Brent Rausch has emerged as the leading contender for the top backup job to University of Hawaii starting quarterback Bryant Moniz.
Rausch, a fifth-year senior, was deemed the most consistent through Friday’s afternoon practice. The UH coaches will make a decision after reviewing video of yesterday’s 2 1/2 -hour session.
"It’s close, but I’d probably vote Brent," said receivers coach Mouse Davis, the architect of the four-wide offense the Warriors use. "He has a little better completion percentage, and he has composure."
Entering training camp two weeks ago, Bryant Moniz, Rausch, Shane Austin and David Graves were named the top tier of quarterbacks. They split reps evenly for the first three practices.
On Monday, head coach Greg McMackin named Moniz No. 1 and, barring injury, the starter for the Sept. 2 opener against Southern California.
This past week, Moniz took the majority of the snaps in passing drills. Rausch, Austin and Graves shared the few remaining snaps.

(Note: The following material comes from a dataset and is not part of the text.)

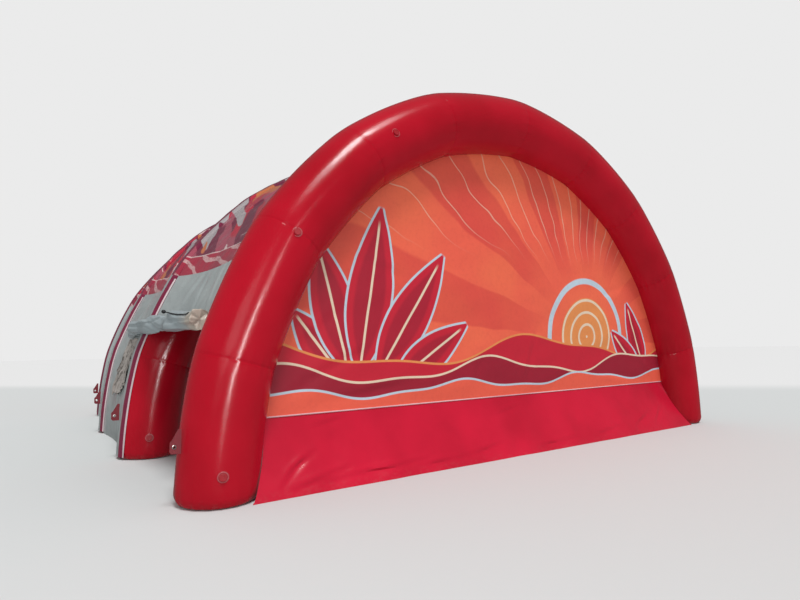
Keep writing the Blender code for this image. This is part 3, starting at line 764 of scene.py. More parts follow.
@dataclass
class Surface:
    """Points and faces of a piece in the making, with three numbers kept at each point."""

    points: np.ndarray
    faces: Faces
    told: np.ndarray | None = None

    @classmethod
    def grid(cls, points: np.ndarray, told: np.ndarray | None = None, closed: bool = False) -> "Surface":
        """Surface over rows of points.

        Args:
            points: array of rows, columns and three coordinates.
            told: numbers to keep at the points, in the same shape.
            closed: whether the last column joins the first.

        Returns:
            An open surface of quads.
        """
        rows, columns = points.shape[:2]
        index = np.arange(rows * columns).reshape(rows, columns)
        right = np.roll(index, -1, axis=1) if closed else index[:, 1:]
        left = index if closed else index[:, :-1]
        quads = np.stack([left[:-1], right[:-1], right[1:], left[1:]], -1).reshape(-1, 4)
        return cls(points.reshape(-1, 3), [quads], None if told is None else told.reshape(-1, 3))

    @classmethod
    def shell(cls, points: np.ndarray, thickness: float = CLOTH, told: np.ndarray | None = None) -> "Surface":
        """Closed cloth over rows of points, with its outer face away from the tent's long axis."""
        return cls.grid(points, told).thickened(thickness, points.reshape(-1, 3) * [1.0, 0.0, 1.0])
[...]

Jan ken po — the rock-paper-scissors hand game — was used to determine the rotation order for the backups. Austin, a junior who started in UH’s victory over San Jose State in 2009, repeatedly lost, ending up at the back of the rotation.
"Shane’s philosophy was to do the same thing every time, and me and Brent picked up on it," Graves said, smiling.

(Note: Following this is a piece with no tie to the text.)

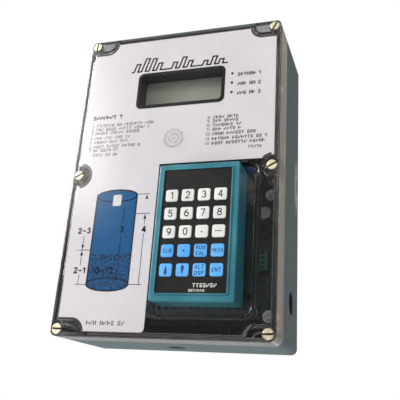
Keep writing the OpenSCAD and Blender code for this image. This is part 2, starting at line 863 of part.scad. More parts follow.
module handset_front() {
    color([0.2, 0.46, 0.53]) stand() in_pocket() difference() {
        union() {
            difference() {
                eased_block(handset_w, handset_h, handset_r, parting_up, handset_d, 0, handset_edge_r);
                level(parting_up - past, plate_z) handset_outline(handset_wall);
            }
            translate([panel_x, panel_y]) level(plate_z, handset_d + bead_h)
                rounded(panel_w + 2 * bead_w, panel_h + 2 * bead_w, 1 + bead_w);
            at_each(boss_places) translate([0, 0, parting_up])
                cylinder(h = plate_z - parting_up + ledge_t / 2, r = boss_r);
            at_each(post_places) translate([0, 0, pad_z])
                cylinder(h = plate_z - pad_z + ledge_t / 2, r = post_r);
        }
        translate([panel_x, panel_y]) level(panel_z, handset_d + bead_h + past)
            rounded(panel_w + 2 * panel_play, panel_h + 2 * panel_play, 1 + panel_play);
        translate([keys_x, keys_y]) level(plate_z - past, handset_d)
            rounded(3 * key_pitch_x + key_foot_w + 0.6, 4 * key_pitch_y + key_foot_h + 0.6, 1);
        level(parting_up - past, parting_up + lap_h + shim) handset_outline(handset_wall / 2);
        at_each(boss_places) translate([0, 0, parting_up - past])
            cylinder(h = 10 + past, r = case_pilot_r);
    }
}

module handset_back() {
    color([0.16, 0.38, 0.44]) stand() in_pocket() difference() {
        union() {
            difference() {
                eased_block(handset_w, handset_h, handset_r, 0, parting_up, 1, 0);
                level(handset_wall, parting_up + past) handset_outline(handset_wall);
            }
            level(parting_up - past, parting_up + lap_h) difference() {
                handset_outline(handset_wall / 2 + 0.1);
                handset_outline(handset_wall);
            }
            at_each(boss_places) cylinder(h = parting_up, r = boss_r);
            at_each(post_places) cylinder(h = pad_z - pad_board_t, r = post_r);
        }
        at_each(boss_places) {
            translate([0, 0, -past]) cylinder(h = parting_up + 2 * past, r = case_bore_r);
            translate([0, 0, -past]) cylinder(h = case_sink + past, r = case_head_r + shim);
        }
        translate([0, battery_y]) {
            level(-past, handset_wall + past) rounded(door_w, door_l, 1);
            level(-past, door_t) rounded(door_w + 2 * door_step, door_l + 2 * door_step, 1.5);
        }
        translate([0, beam_y, -past]) cylinder(h = handset_wall + 2 * past, d = beam_dia + 0.3);
    }
}

module keypad_panel() {
    color([0.2, 0.2, 0.19]) stand() in_pocket() level(panel_z, handset_d) difference() {
        translate([panel_x, panel_y]) rounded(panel_w, panel_h, 1);
        for (column = [0 : columns - 1], row = [0 : rows - 1]) {
            at_key(column, row)
                rounded(key_w + 2 * key_play, key_h + 2 * key_play, key_r + key_play);
        }
    }
}

// Middle of a key, counted from the left and from the top
module at_key(column, row) {
    translate([keys_x + (column - (columns - 1) / 2) * key_pitch_x,
        keys_y + ((rows - 1) / 2 - row) * key_pitch_y]) children();
}

// White keys in the upper three rows, blue ones below
module key(column, row) {
    top_z = handset_d + key_proud;
    tint = row < 3 ? [0.94, 0.94, 0.92] : [0.37, 0.68, 0.96];
    color(tint) stand() in_pocket() at_key(column, row) {
        eased_block(key_w, key_h, key_r, key_foot_z + key_foot_t / 2, top_z, 0, 0.25);
        level(key_foot_z, key_foot_z + key_foot_t) rounded(key_foot_w, key_foot_h, key_r);
        translate([0, 0, key_foot_z - stem_l]) cylinder(h = stem_l + key_foot_t / 2, r = stem_r);
    }
}

module contact_domes() {
    color([0.8, 0.8, 0.78]) stand() in_pocket()
        for (column = [0 : columns - 1], row = [0 : rows - 1]) {
            at_key(column, row) translate([0, 0, pad_z]) cylinder(h = dome_h, r1 = dome_r, r2 = 3);
        }
}

module handset_board() {
    color([0.12, 0.36, 0.2]) stand() in_pocket()
        level(pad_z - pad_board_t, pad_z) rounded(pad_board_w, pad_board_h, 1);
}

module handset_battery() {
    color([0.3, 0.3, 0.32]) stand() in_pocket() translate([0, battery_y, 0]) {
        eased_block(battery_w, battery_l, 2, handset_wall + shim, handset_wall + shim + battery_d, 0.6, 0.6);
        for (x = [-6.3, 6.3]) {
            translate([x, battery_l / 2 - past, handset_wall + shim + battery_d / 2])
                rotate([-90, 0, 0]) cylinder(h = 2.6 + past, r = x < 0 ? 2.8 : 3.6);
        }
    }
}

module battery_door() {
    color([0.16, 0.38, 0.44]) stand() in_pocket() translate([0, battery_y]) {
        level(0.05, door_t - 0.05)
            rounded(door_w + 2 * door_step - 2 * shim, door_l + 2 * door_step - 2 * shim, 1.3);
        level(door_t / 2, handset_wall) rounded(door_w - 2 * shim, door_l - 2 * shim, 0.8);
    }
}

module infrared_lamp() {
    lead_x = 1.27;
    body_l = 8;
    color([0.25, 0.2, 0.35]) stand() in_pocket() translate([0, beam_y, 0]) {
        translate([0, 0, beam_dia / 2]) sphere(d = beam_dia);
        translate([0, 0, beam_dia / 2]) cylinder(h = body_l - beam_dia / 2, d = beam_dia);
        translate([0, 0, body_l - 1]) cylinder(h = 1, d = beam_dia + 0.8);
        for (x = [-lead_x, lead_x]) {
            translate([x, 0, body_l - past])
                cylinder(h = pad_z - pad_board_t - body_l + past, r = 0.35);
        }
    }
}

module magnet_strips() {
    color([0.3, 0.3, 0.3]) stand() in_pocket() for (y = [-1, 1]) {
        translate([0, y * magnet_y]) level(handset_wall, handset_wall + magnet_t)
            rounded(magnet_w, magnet_h, 1);
    }
}

module handset_screws() {
    color([0.7, 0.7, 0.68]) stand() in_pocket() at_each(boss_places) difference() {
        union() {
            translate([0, 0, case_sink - case_head_h]) cylinder(h = case_head_h, r = case_head_r);
            translate([0, 0, case_sink]) cylinder(h = case_screw_l, r = case_screw_r);
        }
        for (turn = [0, 90]) {
            rotate([0, 0, turn]) translate([0, 0, case_sink - case_head_h])
                cube([3.4, 0.8, 2.2], center = true);
        }
    }
}

back_box();
lid();
lid_gasket();
lid_screws();
screw_inserts();
front_overlay();
display_hood();
lcd_frame();
lcd_glass();
display_board();
display_standoffs();
alarm_lamps();
lamp_spacers();
main_board();
board_screws();
terminal_strip();
terminal_screws();
terminal_header();
transformer_core();
transformer_coil();
relays();
fuse_holder();
fuse();
capacitors();
chips();
trimmer();
film_capacitor();
infrared_receiver();
board_link();
keeper_plates();
handset_front();
handset_back();
keypad_panel();
contact_domes();
handset_board();
handset_battery();
battery_door();
infrared_lamp();
magnet_strips();
handset_screws();
key(0, 0);  // key_1
key(1, 0);  // key_2
key(2, 0);  // key_3
key(3, 0);  // key_4
key(0, 1);  // key_5
key(1, 1);  // key_6
key(2, 1);  // key_7
key(3, 1);  // key_8
key(0, 2);  // key_9
key(1, 2);  // key_0
key(2, 2);  // key_point
key(3, 2);  // key_dash
key(0, 3);  // key_clear
key(1, 3);  // key_select
key(2, 3);  // key_run_cal
key(3, 3);  // key_measure
key(0, 4);  // key_up
key(1, 4);  // key_down
key(2, 4);  // key_alt
key(3, 4);  // key_enter
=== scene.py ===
# %% [markdown]
# # An ultrasonic level controller behind a clear lid
#
# The controller is a deep plastic box on a wall. A clear lid shows its printed front panel, a dark
# display and, in a pocket of the lid, a teal handset with twenty keys. The solids come from the CAD
# frame and stay where they are. This lesson gives each of them a finish, adds the print, and makes
# the keys, the lid's screws and the small marks as new meshes around that frame.

import bpy
import numpy as np
from mathutils import Matrix, Vector


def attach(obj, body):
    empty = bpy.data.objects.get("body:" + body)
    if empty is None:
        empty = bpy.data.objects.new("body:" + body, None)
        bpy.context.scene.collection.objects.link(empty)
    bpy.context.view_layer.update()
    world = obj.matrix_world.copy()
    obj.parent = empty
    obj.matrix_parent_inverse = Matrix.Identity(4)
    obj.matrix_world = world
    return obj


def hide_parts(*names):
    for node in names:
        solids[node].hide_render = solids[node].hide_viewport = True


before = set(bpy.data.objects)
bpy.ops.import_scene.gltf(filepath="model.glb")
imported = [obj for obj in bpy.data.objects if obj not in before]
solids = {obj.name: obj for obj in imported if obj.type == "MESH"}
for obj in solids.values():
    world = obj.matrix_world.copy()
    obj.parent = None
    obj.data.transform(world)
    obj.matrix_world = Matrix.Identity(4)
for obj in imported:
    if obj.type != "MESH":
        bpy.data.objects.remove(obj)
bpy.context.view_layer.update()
MM = 0.001


# %% [markdown]
# ## The camera
#
# The photograph was taken from low on the right, close enough for strong perspective. The place, the
# three directions and the focal length below were found by fitting a pinhole camera to points along
# eight edges of the box. The fit puts the view's centre above the middle of the picture, as in a crop
# of a wider one, so the lens is shifted, because turning the camera would bend the perspective.

# %% The camera
CAMERA_PLACE = (0.20688, -0.61333, -0.21181)
IMAGE_RIGHT = (0.95161, 0.30071, 0.06329)
IMAGE_UP = (0.05706, -0.37527, 0.92516)
VIEW_BACK = (0.30196, -0.87678, -0.37427)
PICTURE_SIDE = 400
FOCAL_PIXELS = 617.03
VIEW_CENTRE = (202.57, 162.93)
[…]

In Austin’s situation, consistency was not a good thing. His undoing was "scissors."
"I always throw the same one up because I eventually think they’ll switch it off," Austin said. "If it’s not broken, why fix it? But I think it’s broken. I’m probably going to have to fix it. At least that doesn’t relate to my football skills. That’s strictly being bad at rock-paper-scissors. We’re not playing USC in rock-paper-scissors."

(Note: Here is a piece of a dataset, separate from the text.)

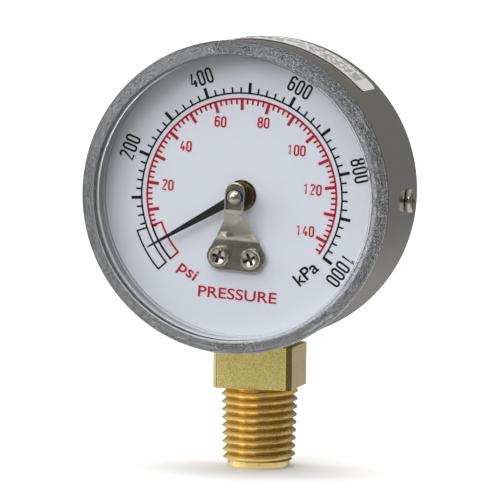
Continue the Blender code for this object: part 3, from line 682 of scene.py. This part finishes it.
def window_outline():
    """(radius, y) of the moulded window: pane, stepped rim, and the skirt behind the lip."""
    flange_back = CASE_FRONT - LIP_RING_THICKNESS
    skirt_back = CASE_FRONT + 3.2 * MM
    pane_back = WINDOW_FRONT + 1.5 * MM
    shoulder = WINDOW_RADIUS - 0.85 * MM
    return [
        (0, WINDOW_FRONT),
        (PANE_RADIUS * 0.5, WINDOW_FRONT),
        (PANE_RADIUS - 0.15 * MM, WINDOW_FRONT),
        (PANE_RADIUS, WINDOW_FRONT + 0.1 * MM),
        (PANE_RADIUS + 0.5 * MM, WINDOW_FRONT + 0.5 * MM),
        (shoulder, WINDOW_FRONT + 0.9 * MM),
        (WINDOW_RADIUS - 0.35 * MM, WINDOW_FRONT + 1.2 * MM),
        (WINDOW_RADIUS - 0.08 * MM, WINDOW_FRONT + 1.7 * MM),
        (WINDOW_RADIUS, WINDOW_FRONT + 2.1 * MM),
        (WINDOW_RADIUS - 0.06 * MM, WINDOW_FRONT + 2.4 * MM),
        (WINDOW_RADIUS - 0.35 * MM, flange_back),
        (SKIRT_OUTER, flange_back),
        (SKIRT_OUTER, skirt_back),
        (SKIRT_INNER, skirt_back),
        (SKIRT_INNER, pane_back),
        (SKIRT_INNER * 0.5, pane_back),
        (0, pane_back),
    ]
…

Offensive coordinator Nick Rolovich said each of the understudy candidates made improvements in specific areas.
Rausch, who did not take a snap last season after breaking a finger on his right (throwing) hand, worked on being more diligent.
"My biggest improvement from the past couple of years was my mind-set," Rausch said. "l think I should have been a lot more focused the past couple of years. I don’t think there’s an excuse for a kid not to be focused. He should be focused all of the time."
Rolovich said Rausch, who transferred to UH in 2008 after a season at a junior college, has been playing with confidence and maturity.
"For Brent," Rolovich said, "there’s the realization: Do you want this to be the end? Or do you want to end it right? He has the skill. He has the arm. Now he’s seeing things a lot clearer."
Austin has worked on his footwork.
Sometimes during the past spring training, Austin said, "I’d get a little lackadaisical, maybe be a little off-balance when I threw. I’ve worked on my footwork. That actually affects the accuracy and the power behind the pass. Power comes from your legs. I’ve been trying to utilize my legs a lot. It’s been helping a lot."
Rolovich agreed, adding, "The footwork needs to match up to the play. People say, ‘Oh, they’re in shotgun and they just take a three-step drop. Who cares?’ But there are different paces of a three-step drop on different plays. There are different foot angles, in relationship to where the shoulders and eyes are facing. All of those things have to match up to work to the best of his ability."
Graves, a redshirt freshman, spent most of 2009 on the scout team running an opponent’s plays. Graves is the best scrambler among the candidates. Now he is working on going through the four progressions — pass routes — before scrambling.
"He does some good things," Rolovich said. "He gives us the ability to package him in different situations."
Rolovich said that the original top-tier quarterbacks will remain in the same practice area. He said Cayman Shutter and Corey Nielsen will continue to run the scout team’s offense.
Man Fan Clinic meeting set
The Man Fan Clinic — a session coordinated by the UH football coaching staff — will be held Aug. 24 at the UH athletic complex.
For $20, each attendee will receive a "playback," a rundown of how the Warriors prepare for a game, a Q&A session with coaches and players, and refreshments. The camp is open to all males.
Check-in is between 6 and 7 p.m. The clinic begins at 7 p.m.